Work required: Starting at the line that contains "Turn this picture of an object into a FreeCAD", copy every line down to the line that contains "# the mouth", inclusive, exactly as it stands. Omit all other lines.

Listed entries:

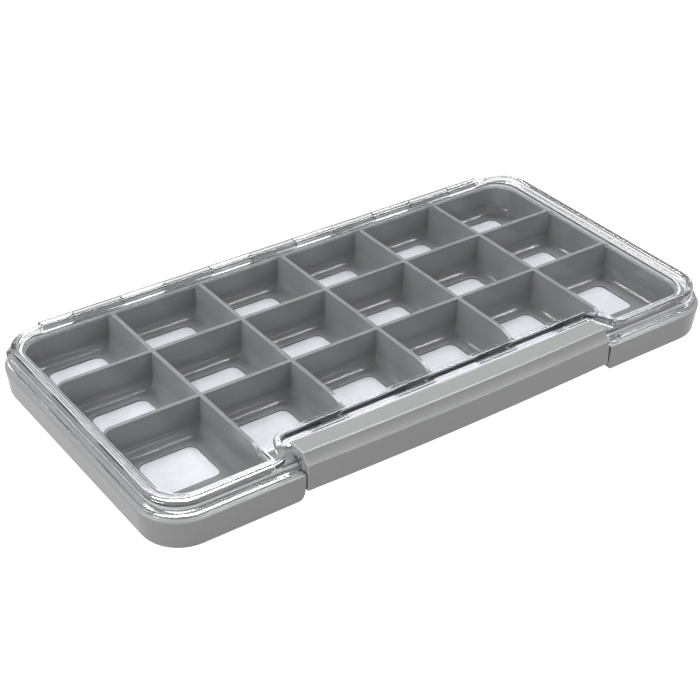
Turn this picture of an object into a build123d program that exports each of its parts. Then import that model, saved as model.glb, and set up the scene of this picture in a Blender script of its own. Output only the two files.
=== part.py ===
"""Slim fly box: a compartment tray with a clear hinged lid and a full-length snap latch.

Millimetres, +Z up. The origin is on the table under the middle of the closed box, +X runs
along the long side and -Y points at the latch.
"""

from build123d import *
from math import asin, degrees, radians, tan
import os

os.makedirs("parts", exist_ok=True)

# ---------------------------------------------------------------- tray, outside
base_length = 197.0
base_depth = 101.3
corner_radius = 13.0
wall_draft = 6.0            # degrees that the outer wall leans inwards on its way down
bottom_radius = 2.2
shoulder_radius = 0.6
shoulder_height = 9.9       # the ledge on which the lid's skirt closes
rim_rise = 1.5              # the raised rim inside that ledge
rim_width = 2.3
rim_end_setback = 4.0       # the ledge runs back to this distance from the rear face

# ---------------------------------------------------------------- tray, compartments
column_count = 6
row_count = 3
column_pitch = 30.5
row_pitch = 27.2
rear_cell_depth = 25.5
divider_thickness = 1.2
divider_rise = 1.7          # how far the dividers stand above the rim
divider_end_radius = 1.6     # in elevation
divider_end_gap = 0.8
side_wall = 6.6
rear_wall = 4.6
front_wall = 7.0
floor_thickness = 2.0
floor_fillet = 3.0
tray_corner_radius = 8.0
front_slope_radius = 11.0   # the middle dividers curve down towards the latch
front_slope_start = 11.8    # how far behind the middle front wall that curve begins
front_slope_drop = 4.2
outer_slope_radius = 5.5    # the two dividers beside the corner cells end in a tighter curve
outer_slope_start = 4.3

# ---------------------------------------------------------------- floor pads
pad_length = 18.1
pad_depth = 15.9
pad_radius = 2.6
pad_thickness = 0.8
pad_below_floor = 0.35
pad_clearance = 0.05
pad_edge_radius = 0.2

# ---------------------------------------------------------------- latch bay and latch
latch_length = 107.6
latch_end_gap = 0.7
latch_proud = 0.5           # the middle of the latch stands this far in front of the tray
latch_bow = 0.9             # its ends curve back by this much
latch_wall = 1.8
latch_bottom = 4.0
latch_face_top = 12.2       # where the upright face turns into the sloping band
latch_crown_height = 15.2   # where the sloping band turns into the flat top
latch_crown_setback = 2.4
latch_band_hollow = 0.25
latch_lip_depth = 8.5
latch_lip_thickness = 1.0
latch_end_rib = 1.6
latch_rib_foot = 1.4
latch_rib_clearance = 0.5
latch_edge_radius = 0.5
bay_depth = 6.2
bay_wall = 6.0
bay_corner_radius = 4.0     # the wall's lower corners beside the latch
latch_barrel_radius = 1.4
trunnion_radius = 0.9
trunnion_length = 1.6
trunnion_clearance = 0.06
trunnion_end_gap = 0.3

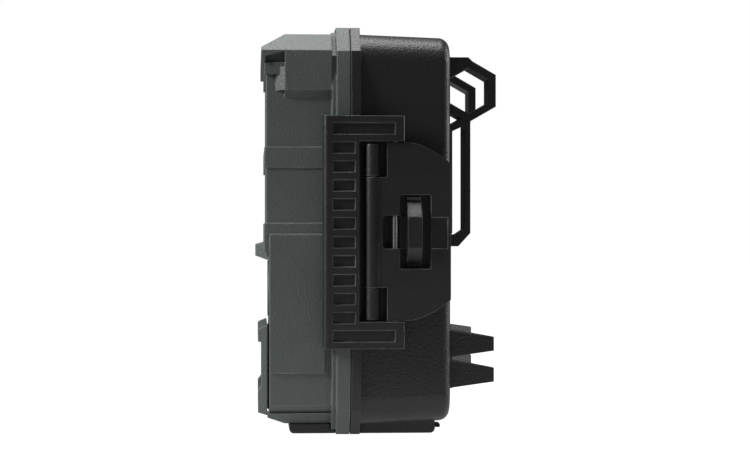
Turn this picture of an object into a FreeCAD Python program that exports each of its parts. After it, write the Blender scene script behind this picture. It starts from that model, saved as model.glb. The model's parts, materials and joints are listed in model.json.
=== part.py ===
import FreeCAD, Part
import os
from math import cos, radians, sin, tan

import Sketcher
from FreeCAD import Vector

# A clamshell trail camera: a grey front half with the optics, a black rear half with the batteries,
# a draw latch on the right (+X) side and a pinned hinge on the left.
# Every piece is drawn from the seam between the halves (Y = 0 there) and is then placed so that
# the mouth of the tripod socket is the origin. Millimetres, +Z up, the lens looks along -Y.

SIZES = {
    # case
    "seam_y": -16.5,
    "case_height": 140.0,
    "case_width": 104.0,
    "corner_rise": 23.5,
    "corner_step": 8.6,
    "corner_in": 2.4,
    "corner_top": 10.5,
    "body_corner_rise": 18.0,
    "body_corner_step": 6.7,
    "wall": 2.4,
    "seam_gap": 0.3,
    # front half
    "front_flange": 6.2,
    "flange_bevel": 1.6,
    "front_side": 5.0,
    "block_side": 2.5,
    "front_bottom": 3.5,
    "front_crown": 2.4,
    "front_depth": 28.6,
    "lower_depth": 27.4,
    "lower_top": 61.5,
    "block_depth": 22.2,
    "block_nose": 3.0,
    "shoulder_tuck": 3.6,
    "block_slope": 2.4,
    "upper_block_z": 118.0,
    "panel_side": 1.0,
    "skirt_side": 1.0,
    "skirt_top": 7.4,
    "shoulder_z": 131.6,
    "brow_depth": 30.3,
    "brow_drop": 127.9,
    "brow_tip_z": 132.7,
    "ledge_low": 123.6,
    "ledge_gap": 0.3,
    "wedge_depth": 28.8,
    "wedge_z": 129.6,
    "band_depth": 29.2,
    "band_side": 0.6,
    "upper_band_z": 91.6,
    "upper_band": 7.1,
    "lower_band_z": 68.9,
    "lower_band": 3.8,
    "cheek_z": 62.8,
    "hood_width": 38.0,
    "hood_tip": 32.3,
    "hood_chin": 1.8,
    "hood_low": 59.5,
    "hood_high": 66.3,
    "hood_fall": 1.1,
    "hood_taper": 3.0,
    # optics
    "lens_z": 49.2,
    "window_radius": 8.6,
    "window_thick": 1.5,
    "window_ledge": 0.8,
    "window_sunk": 0.4,
    "bezel_radius": 10.0,
    "bezel_proud": 0.5,
    "barrel_radius": 6.0,
    "barrel_wall": 1.0,
    "barrel_length": 10.5,
    "holder_size": 19.0,
    "holder_depth": 9.0,
    "sensor_plane": 10.2,
    "filter_travel": 5.5,
    "flash_z": 100.8,
    "flash_height": 21.0,
    "flash_width": 66.0,
    "flash_rim": 1.8,
    "flash_thick": 1.8,
    "led_radius": 2.2,
    "led_pitch_x": 6.6,
    "led_pitch_z": 6.4,
    "board": 1.6,
    "led_plane": 21.0,
    "sense_z": 82.0,
    "sense_pitch": 12.0,
    "sense_radius": 1.8,
    # passive infrared window
    "pir_width": 64.0,
    "pir_low": 5.8,
    "pir_high": 37.2,
    "pir_rim_y": 31.4,
    "pir_waist_y": 30.2,
    "pir_neck": 0.7,
    "pir_low_lip": 8.4,
    "pir_high_lip": 5.8,
    "pir_lip_slope": 1.5,
    "pir_side": 1.2,
    "pir_border": 7.0,
    "pir_film": 0.8,
    "pir_can": 4.7,
    # rear half
    "rear_flange": 3.3,
    "rear_depth": 34.6,
    "rear_in": 3.6,
    "rear_low": 4.5,
    "rear_high": 136.7,
    "rear_draft": 2.0,
    "rear_corner": 10.0,
    "rear_edge": 3.8,
    "cavity_corner": 7.0,
    "gasket_width": 1.6,
    "gasket_inset": 1.7,
    "plinth_width": 76.0,
    "plinth_front": 3.6,
    "plinth_back": 29.9,
    "plinth_edge": 1.7,
    # tripod socket, one quarter inch thread
    "socket_radius": 2.55,
    "socket_depth": 9.0,
    "insert_radius": 4.5,
    "boss_radius": 8.0,
    # hinge
    "hinge_out": 3.3,
    "knuckle_radius": 2.9,
    "hinge_pin": 1.5,
    "pin_play": 0.05,
    "knuckle_play": 0.4,
    "knuckle_long": 36.0,
    "knuckle_short": 24.0,
    "knuckle_end": 15.6,
    # draw latch
    "lever_out": 1.7,
    "lever_y": 7.3,
    "barrel": 2.75,
    "latch_rod": 1.2,
    "lever_low": 39.6,
    "lever_high": 100.0,
    "barrel_low": 50.8,
    "barrel_high": 88.2,
    "lug_play": 0.3,
    "lug_low": 39.9,
    "lug_high": 99.4,
    "lever_under": 0.9,
    "lever_over": 3.5,
    "lever_slot": 12.2,
    "lever_back": 33.9,
    "lever_bend": 19.5,
    "lever_sag": 7.1,
    "window_front": 16.6,
    "window_back": 27.1,
    "window_low": 57.2,
    "window_high": 82.2,
    "bay_front": 10.7,
    "bay_low": 64.0,
    "bay_high": 75.2,
    "trough_back": 32.8,
    "trough_sink": 0.6,
    "bay_round": 1.6,
    "frame_front": -9.5,
    "frame_inner_y": 2.7,
    "frame_back": 18.2,
    "frame_low": 30.1,
    "frame_high": 109.0,
    "arm_low": 39.3,
    "arm_high": 100.3,
    "frame_under": 0.4,
    "frame_over": 4.6,
    "hook_in": 1.7,
    "hook_back": -7.4,
    "frame_round": 1.6,
    "rib_first": 38.7,
    "rib_pitch": 6.4,
    "rib_open": 3.8,
    "rib_front": -6.1,
    "rib_back": 1.4,
    "rib_sink": 1.3,
    "arm_recess": 3.9,
    "arm_recess_back": 14.9,
    "arm_recess_edge": 2.4,
    "link_out": 2.2,
    "link_y": 14.9,
    "link_rod": 0.9,
    "link_reach": 4.0,
    # padlock staple
    "seat_in": 2.0,
    "staple_front": 19.0,
    "staple_back": 24.0,
    "staple_low": 57.8,
    "staple_high": 81.6,
    "staple_flat_low": 64.2,
    "staple_flat_high": 74.6,
    "staple_proud": 7.0,
    "shoulder_proud": 3.4,
    "staple_knee": 2.2,
    "staple_bar": 2.7,
    "tongue_front": 14.6,
    "tongue_low": 63.8,
    "tongue_high": 75.1,
    "tongue_in": 0.3,
    "foot_in": 0.7,
    # cable rings and strap bars
    "loop_outer_x": 40.0,
    "loop_width": 14.0,
    "ring_y": 41.4,
    "ring_z": 118.6,
    "ring_apothem": 9.55,
    "ring_bar": 2.65,
    "gusset_z": 128.5,
    "gusset": 1.7,
    "bar_front": 40.0,
    "bar_thick": 2.1,
    "bar_low": 69.3,
    "bar_foot": 64.7,
    "strut_foot": 104.0,
    "strut": 1.9,
    "brace": 1.2,
    "gusset_drop": 5.5,
    # tree teeth
    "tooth_tip_y": 50.3,
    "tooth_root": 18.0,
    "tooth_point": 4.0,
    "tooth_plate": 1.2,
    "upper_tooth_z": 30.9,
    "lower_tooth_z": 20.2,
    "tooth_height": 9.2,
    "tooth_tip": 4.8,
    # screws
    "screw_radius": 1.2,
    "head_radius": 2.2,
    "head": 1.4,
    "screw_play": 0.08,
    "column_radius": 2.6,
    # inside the front half
    "panel_back": 1.2,
    "panel": 2.0,
    "panel_gap": 0.5,
    "board_back": 6.9,
    "board_half": 36.5,
    "board_low": 9.0,
    "board_high": 125.0,
    "board_screw_x": 33.0,
    "board_screw_low": 13.0,
    "board_screw_high": 92.0,
    "panel_screw_x": 40.5,
    "panel_screw_low": 34.0,
    "panel_screw_high": 106.0,
    "screen_width": 44.0,
    "screen_height": 32.0,
    "screen_z": 83.0,
    "screen_border": 3.0,
    "key_radius": 3.0,
    "key_play": 0.2,
    "key_flange": 0.6,
    "key_pitch": 8.0,
    "key_x": 14.0,
    "key_z": 70.0,
    "menu_x": -8.0,
    "key_proud": 0.4,
    "key_travel": 0.5,
    "card_width": 24.0,
    "card_length": 32.0,
    "card_thick": 2.1,
    "card_x": -14.0,
    "card_z": 30.0,
    "card_play": 0.2,
    "card_out": 6.0,
    "socket_wall": 0.5,
    "usb_z": 17.6,
    "usb_height": 6.4,
    "switch_x": -30.0,
    "switch_z": 60.0,
    "switch_travel": 2.5,
    "switch_cap": 5.0,
    # battery pack, eight AA cells
    "cell_radius": 7.25,
    "cell_length": 50.5,
    "cell_pitch": 16.0,
    "cell_y": 11.6,
    "spring_radius": 3.2,
    "spring_length": 3.2,
    "contact": 0.5,
    "tray_gap": 0.4,
    "tray_front": 3.2,
    "tray_wall": 1.6,
    # power contacts between the halves
    "block_x": -40.5,
    "block_z": 86.0,
    "block_half_x": 3.2,
    "block_half_z": 7.25,
    "contact_pitch": 6.4,
    "contact_pin": 0.9,
    "contact_gap": 0.15,
    # power inlet and its plug
    "inlet_x": 26.0,
    "inlet_y": 22.5,
    "inlet_radius": 5.0,
    "plug_width": 15.4,
    "plug_front": 17.3,
    "plug_thick": 2.4,
    "plug_play": 0.3,
    "plug_stem": 3.4,
    "plug_tab": 32.4,
}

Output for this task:
Turn this picture of an object into a FreeCAD Python program that exports each of its parts. After it, write the Blender scene script behind this picture. It starts from that model, saved as model.glb. The model's parts, materials and joints are listed in model.json.
=== part.py ===
import FreeCAD, Part
import os
from math import cos, radians, sin, tan

import Sketcher
from FreeCAD import Vector

# A clamshell trail camera: a grey front half with the optics, a black rear half with the batteries,
# a draw latch on the right (+X) side and a pinned hinge on the left.
# Every piece is drawn from the seam between the halves (Y = 0 there) and is then placed so that
# the mouth of the tripod socket is the origin. Millimetres, +Z up, the lens looks along -Y.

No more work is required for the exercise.